No Bigorrilho, os Armazéns do seu Gregório, na Rua Euclides da Cunha e do seu Basílio, na Júlia da Costa, ficavam não muito distantes do estabelecimento dos irmãos Darif, na Rua Jacarezinho, esquina da Cândido Hartmann.

Na Santa Quitéria, o seu Scuissiato mantinha uma enorme gaveta pendurada no balcão onde guardava os “cadernos”. Cada freguês tinha um caderno e nele anotadas as compras e os valores a pagar. Impressionante a seriedade da clientela de outrora. Todos cumpriam com a responsabilidade de quitar suas compras regularmente e manter seu crédito. Fosse nos dias de hoje...

No Estribo Ahú, no Armazém do Krasinski, meus pais faziam a compra mensal.

- Vamos fazer o pedido, dizia seu Gaspar tomando lugar à mesa munido de papel e caneta. A lista sempre começava com os mesmos itens e na mesma sequência: açúcar, arroz, feijão, macarrão, milho, massa de tomate. Dali para frente uma relação aleatória. O açúcar tinha prioridade explicada: seu Gaspar era um formigão inveterado. Por sorte, não tinha diabetes.

No Ahú, Rua São Sebastião, dominavam a clientela o Bonato (Antônio Francisco Bonato) e o Burigo (Ildefonso Burigo). Os fofoqueiros do bairro diziam que faziam concorrência para ver quem explorava mais a vizinhança. Pura maldade, ambos, gente da melhor qualidade.

Espalhados pela cidade outros tantos armazéns. No Juvevê, Armazém Bonfim, Coleto no Bacacheri, Aroldo no Alto da XV, Fantinato no Taboão, Alberto no Cristo Rei.

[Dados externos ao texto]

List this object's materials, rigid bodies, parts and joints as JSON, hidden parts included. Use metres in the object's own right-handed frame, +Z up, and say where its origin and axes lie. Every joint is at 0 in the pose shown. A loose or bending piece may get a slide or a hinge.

Ainda temos os sobreviventes Armazém Santana, no Uberaba, com muitas e deliciosas comidinhas de boteco, e o Armazém Fantinato, no Taboão, cujo carro chefe é a famosa “carne de onça”.

Sobre os balcões dos velhos armazéns e botecos vidros com rollmops, salsichas desbotadas e ovos amarelos que, para degustá-los havia de ser fazer um Pai Nosso e uma Ave Maria à guisa de proteção.

Na porta de entrada tamancos, enxadas, penicos misturados com picaretas, ancinhos e outros apetrechos.

Sempre havia um cantinho para os pinguços “matarem o bicho” com um trago de Trevisan ou de Jamel, cachaças de qualidade duvidosa, cuja dose era servida num copo que atendia pela alcunha de “martelinho”.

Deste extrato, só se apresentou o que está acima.